The formula used to measure Capital Adequacy Ratio is = (Tier I + Tier II + Tier III (Capital funds)) /Risk-weighted assets)
USE OF CAR:
Capital adequacy ratio is the ratio that determines the bank’s capacity to meet the time liabilities and other risks such as credit risk, operational risk, etc. In the most simple formulation, a bank’s capital is the “cushion” for potential losses and protects the bank’s depositors and other lenders. Banking regulators in most countries define and monitor CAR to protect depositors, thereby maintaining confidence in the banking system.
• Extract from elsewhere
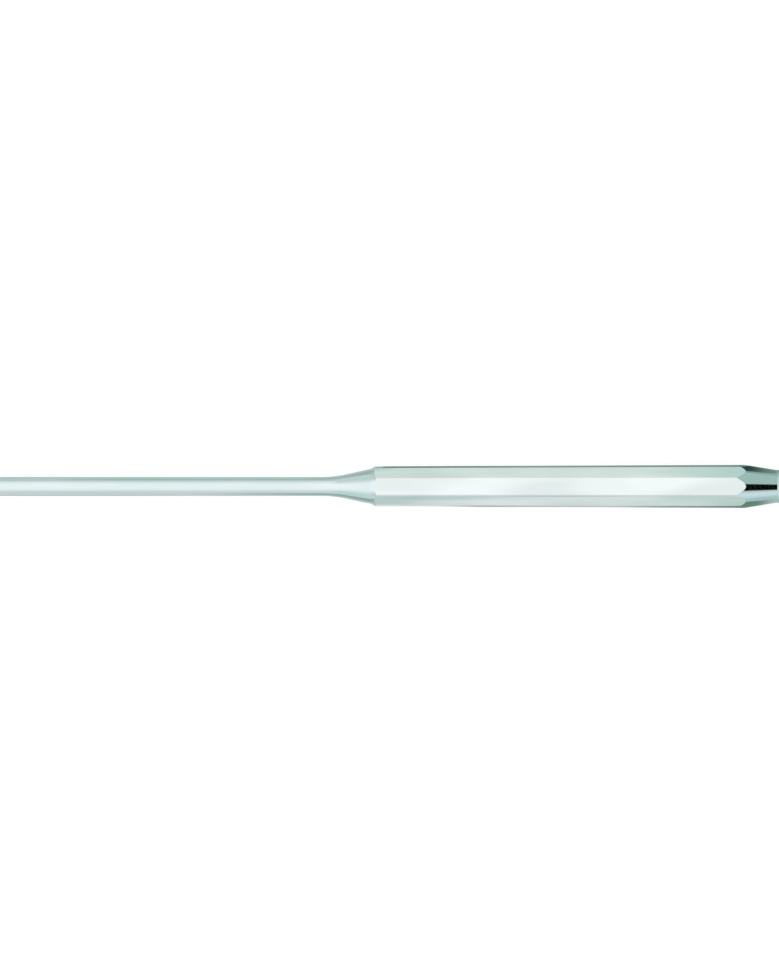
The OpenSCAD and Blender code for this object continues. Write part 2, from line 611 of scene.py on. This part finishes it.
@dataclass
class Studio:
    """The pale floor, the light tent over it, the cards in it, and the camera straight above the punch."""

    # The photograph's frame, its scale, and where the tip and the tool's axis lie in it
    image_w_px: int = 779
    image_h_px: int = 974
    px_per_mm: float = 3.93
    tip_px: float = -3.0
    axis_px: float = 486.4
    # How far above the tool the camera hangs, and how far it sees
    camera_height: float = 1500.0
    camera_reach: float = 100000.0
    # The floor's side, tone and glow, and the strength of the tent's own light
    floor_side: float = 8000.0
    floor_tone: str = "#898989"
    floor_glow: float = 0.8
    sky_strength: float = 1.65
    # Elevation in degrees and colour of the tent's own light, from straight down to straight up
    sky_stops: tuple[tuple[float, str], ...] = (
        (-90, "#c4cfce"),
        (0, "#c4cfce"),
        (13, "#c9d4d3"),
        (27, "#d4dfde"),
        (41, "#e4ecec"),
        (54, "#eff6f6"),
        (66, "#f5fbfc"),
        (90, "#f5fbfc"),
    )
    # Areas of the tent, painted in this order: the two long sides first, then what the head's cone mirrors
    patches: tuple[SkyPatch, ...] = (
        SkyPatch("far_side", "#bccfca", 1.55, across=(0.45, 0.95, 1, 1), upward=(-1, -1, 0.1, 0.5)),
        SkyPatch("far_tip_side", "#cadcd6", 1.55, along=(-1, -1, -0.3, -0.15), across=(0.3, 0.85, 1, 1)),
        SkyPatch("near_side", "#d1dcdb", 1.65, across=(-1, -1, -0.95, -0.7), upward=(-1, -1, 0.16, 0.46)),
        SkyPatch("near_tip_side", "#d8fbf5", 1.2, along=(-1, -1, -0.3, -0.1), across=(-1, -1, -0.97, -0.55)),
        SkyPatch(
            "bright_window", "#f8fdfd", 1.65, along=(-1, -1, -0.7, -0.4), across=(-0.58, -0.33, 0.33, 0.58),
            upward=(0.1, 0.3, 1, 1),
        ),
        SkyPatch("far_corner", "#d1f4ea", 1.0, along=TOWARDS_HEAD, across=(0.1, 0.2, 1, 1)),
        SkyPatch(
            "far_corner_low", "#8fb5a9", 1.0, along=(0.1, 0.22, 1, 1), across=(0.4, 0.7, 1, 1),
            upward=(-1, -1, 0.02, 0.16),
        ),
        SkyPatch("near_corner", "#e8fdff", 1.3, along=TOWARDS_HEAD, across=(-1, -1, -0.2, -0.1)),
        SkyPatch(
            "near_corner_low", "#d5f5fa", 1.0, along=TOWARDS_HEAD, across=(-1, -1, -0.3, -0.2),
            upward=(-1, -1, 0.12, 0.6),
        ),
        SkyPatch(
            "near_corner_high", "#deeee6", 1.05, along=TOWARDS_HEAD, across=(-0.6, -0.42, -0.2, -0.1),
            upward=(0.5, 0.7, 1, 1),
        ),
        SkyPatch(
            "camera_hood", "#000000", 0.0, along=(0.24, 0.28, 0.5, 0.55), across=(-0.425, -0.355, 0.18, 0.25),
            upward=(0.5, 0.6, 1, 1),
        ),
    )
    # Flags that the tool's lower half mirrors, beside its shank, flare, pin and head, and two low walls that
    # its side flats mirror
    cards: tuple[Card, ...] = (
        Card(
            "far_flag", "#92a5a0", along=(-2, 92), across=(BY_SHANK, 110),
            fades=(
                Fade("#b4bebd", 16, 38),
                Fade("#a1b4ae", 50, 72),
                Fade("#90a69f", 87, 92),
            ),
        ),
        Card(
            "far_flare_flag", "#cbdeda", along=(-30, -2), across=(BY_SHANK, 60),
            fades=(Fade("#dff5f1", 16, 8, ACROSS), Fade("#e2fbf6", -14, -24)),
        ),
        Card("far_ground", "#b4cbc7", along=(-90, -2), across=(60, OUTER_END)),
        Card("far_pin_flag", "#e2fbf6", along=(-110, -30), across=(BY_PIN, 60)),
        Card(
            "far_head_flag", "#33534e", along=(92, OUTER_END), across=(BY_SHANK, 420),
            fades=(
                Fade("#8bada1", 89.5, 97, (1, -0.25, 0)),
                Fade("#cfe8df", 96.6, 99.6, (1, -0.25, 0)),
            ),
        ),
        Card("front_head_flag", "#d8eee6", along=(101, OUTER_END), across=(-BY_SHANK, BY_SHANK)),
        Card(
            "near_flag", "#f4f9f8", along=(-4, 90), across=(-60, -BY_SHANK), glow=1.36,
            fades=(
                Fade("#b6c3bf", 12, 24, glow=1.0),
                Fade("#edf9f8", 22, 48, glow=1.0),
                Fade("#9db0a9", 52, 72, glow=1.0),
            ),
        ),
        Card(
            "near_flare_flag", "#b9d4d1", along=(-60, -4), across=(-150, -4.5),
            fades=(
                Fade("#dff3f0", -20, -9, ACROSS),
                Fade("#ecf9f8", -11, -32, (1, -0.3, 0)),
                Fade("#f4f8f8", -34, -57, glow=1.14),
                Fade("#e3ebea", -5, -1.5, (-0.1, 1, 0)),
                Fade("#f4f9f8", -8, -4, glow=1.36),
            ),
        ),
        Card(
            "near_pin_flag", "#dfeae9", along=(-110, -60), across=(-9, -BY_PIN),
            fades=(Fade("#e3ebea", -80, -60),),
        ),
        Card(
            "near_head_flag", "#84a697", along=(90, OUTER_END), across=(-420, -BY_SHANK),
            fades=(
                Fade("#d1e8e4", 91.5, 97.5, (1, 0.25, 0)),
                Fade("#e0f3ed", 96.6, 98.6, (1, 0.25, 0)),
            ),
        ),
        Card(
            "far_wall", "#d6eee8", along=WALL_RUN, across=(WALL_OFF, WALL_OFF), height=(0, 85), glow=1.45,
            drift=0.12,
            fades=(
                Fade("#dff6f0", 5, 20),
                Fade("#e6f0ee", 7.5, 9.5, UP),
                Fade("#c7e2db", 72, 92),
                Fade("#cdedf6", 96, 106),
            ),
        ),
        Card(
            "near_wall", "#e2f0f0", along=WALL_RUN, across=(-WALL_OFF, -WALL_OFF), height=(0, 40), glow=1.4,
            drift=0.12,
            fades=(
                Fade("#eef9fa", 2, 14),
                Fade("#dff2ef", 58, 88),
                Fade("#c9e2dc", 92, 106),
                Fade("#bfd5d2", -27.5, -31.5, (1, 0, -4.25)),
            ),
        ),
    )

    def sky(self) -> None:
        """Makes the world: brightest overhead, mint-grey towards the horizon, with soft-edged areas."""
        world = bpy.data.worlds.new("light_tent")
        bpy.context.scene.world = world
        world.use_nodes = True
        tree = world.node_tree
        tree.nodes.clear()
        towards = add_node(tree, "ShaderNodeTexCoord").outputs["Generated"]
        part = add_node(tree, "ShaderNodeSeparateXYZ", {0: towards}).outputs
        height = add_node(tree, "ShaderNodeMapRange", {"Value": part["Z"], "From Min": -1.0, "From Max": 1.0})
        ramp = add_node(tree, "ShaderNodeValToRGB", {"Fac": height.outputs[0]})
        stops = ramp.color_ramp.elements
        given = len(stops)
        for number, (elevation, colour) in enumerate(self.sky_stops):
            position = (math.sin(math.radians(elevation)) + 1) / 2
            stop = stops[number] if number < given else stops.new(position)
            stop.position = position
            stop.color = linear(colour)
        scaled = {0: ramp.outputs[0], "Scale": self.sky_strength}
        light = add_node(tree, "ShaderNodeVectorMath", scaled, operation="SCALE").outputs[0]
        for patch in self.patches:
            light = self.paint(tree, light, part, patch)
        tent = add_node(tree, "ShaderNodeBackground", {"Color": light})
        add_node(tree, "ShaderNodeOutputWorld", {"Surface": tent.outputs[0]})

    def paint(
        self,
        tree: bpy.types.NodeTree,
        light: bpy.types.NodeSocket,
        part: bpy.types.NodeOutputs,
        patch: SkyPatch,
    ) -> bpy.types.NodeSocket:
        """Paints one patch over the light of the tent.

        Args:
            tree: Node tree of the world.
            light: Light so far.
            part: The three parts of the direction towards the tent.
            patch: What is painted, and where.

        Returns:
            Socket with the light after the patch.
        """
        share = 1.0
        for axis, limits in (("X", patch.along), ("Y", patch.across), ("Z", patch.upward)):
            if limits is None:
                continue
            starts, full, full_end, ends = limits
            for outside, inside in ((starts, full), (ends, full_end)):
                if outside == inside:
                    continue
                edge = add_node(
                    tree,
                    "ShaderNodeMapRange",
                    {"Value": part[axis], "From Min": outside, "From Max": inside, "To Max": 1.0},
                    interpolation_type="SMOOTHSTEP",
                )
                share = add_node(
                    tree, "ShaderNodeMath", {0: edge.outputs[0], 1: share}, operation="MULTIPLY"
                ).outputs[0]
        tones = {"Factor": share, "A": light, "B": glowing(patch.colour, patch.strength)}
        return add_node(tree, "ShaderNodeMix", tones, data_type="RGBA").outputs["Result"]

    def floor(self) -> bpy.types.Object:
        """Lays the pale floor that the punch rests on, which glows as a light table does.

        Returns:
            The floor, which isn't part of the object.
        """
        bm = bmesh.new()
        bmesh.ops.create_grid(bm, x_segments=1, y_segments=1, size=self.floor_side / 2 * MM)
        floor = finish_mesh(bm, "studio_floor")
        material = bpy.data.materials.new("backlit_opal_acrylic")
        material.use_nodes = True
        tree = material.node_tree
        tree.nodes.clear()
        acrylic = add_node(tree, "ShaderNodeBsdfDiffuse", {"Color": linear(self.floor_tone)})
        glow = add_node(tree, "ShaderNodeEmission", {"Strength": self.floor_glow})
        both = add_node(tree, "ShaderNodeAddShader", {0: acrylic.outputs[0], 1: glow.outputs[0]})
        add_node(tree, "ShaderNodeOutputMaterial", {"Surface": both.outputs[0]})
        floor.data.materials.append(material)
        return floor

    def camera(self, target_z: float) -> bpy.types.Object:
        """Hangs the camera above the punch and frames it as in the photograph.

        Args:
            target_z: Height, in metres, at which the photograph's scale holds.

        Returns:
            The camera.
        """
        data = bpy.data.cameras.new("camera")
        camera = bpy.data.objects.new("camera", data)
        bpy.context.scene.collection.objects.link(camera)
        middle_along = (self.image_w_px / 2 - self.tip_px) / self.px_per_mm
        middle_across = (self.axis_px - self.image_h_px / 2) / self.px_per_mm
        low, _ = CAD_BOX
        camera.location = (low[0] + middle_along * MM, middle_across * MM, target_z + self.camera_height * MM)
        data.lens = data.sensor_width * self.camera_height / (self.image_h_px / self.px_per_mm)
        data.clip_end = self.camera_reach * MM
        bpy.context.scene.camera = camera
        return camera


def main() -> None:
    """Builds the punch and its studio, and reports what was made."""
    logging.basicConfig(level=logging.INFO, format="%(name)s: %(message)s")
    bar = PunchBar()
    punch = bar.build()
    bar.dress(punch)
    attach(punch, "root")
    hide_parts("punch")
    LOG.info("%s: %d faces, rides on root", punch.name, len(punch.data.polygons))

    studio = Studio()
    studio.sky()
    LOG.info("%s: stage", studio.floor().name)
    for card in studio.cards:
        LOG.info("%s: stage", card.place().name)
    low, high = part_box("punch")
    studio.camera((low.z + high.z) / 2)
    bpy.context.scene.view_settings.view_transform = "Standard"


if __name__ == "__main__":
    main()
CAR is similar to leverage; in the most basic formulation, it is comparable to the inverse of debt-to-equity leverage formulations (although CAR uses equity over assets instead of debt-to-equity; since assets are by definition equal to debt plus equity, a transformation is required). Unlike traditional leverage, however, CAR recognizes that assets can have different levels of risk.
CONCLUSION:
Capital Adequacy is an important indicator of the financial health of a banking entity. It reflects the overall financial condition of the banks and also the ability of management to meet the requirement for additional capital. At the time of winding up of the company, the depositor’s assets are more important than the company’s own finances. CAR ensures that a layer of safety is present for the bank to manage its own risk-weighted assets before it can manage its depositors’ assets. Indian public sector banks must maintain a CAR of 12% while Indian scheduled commercial banks are required to maintain a CAR of 9%. Maintaining the ratios as set by RBI will help banks to mitigate any setbacks due to capital risks in the future.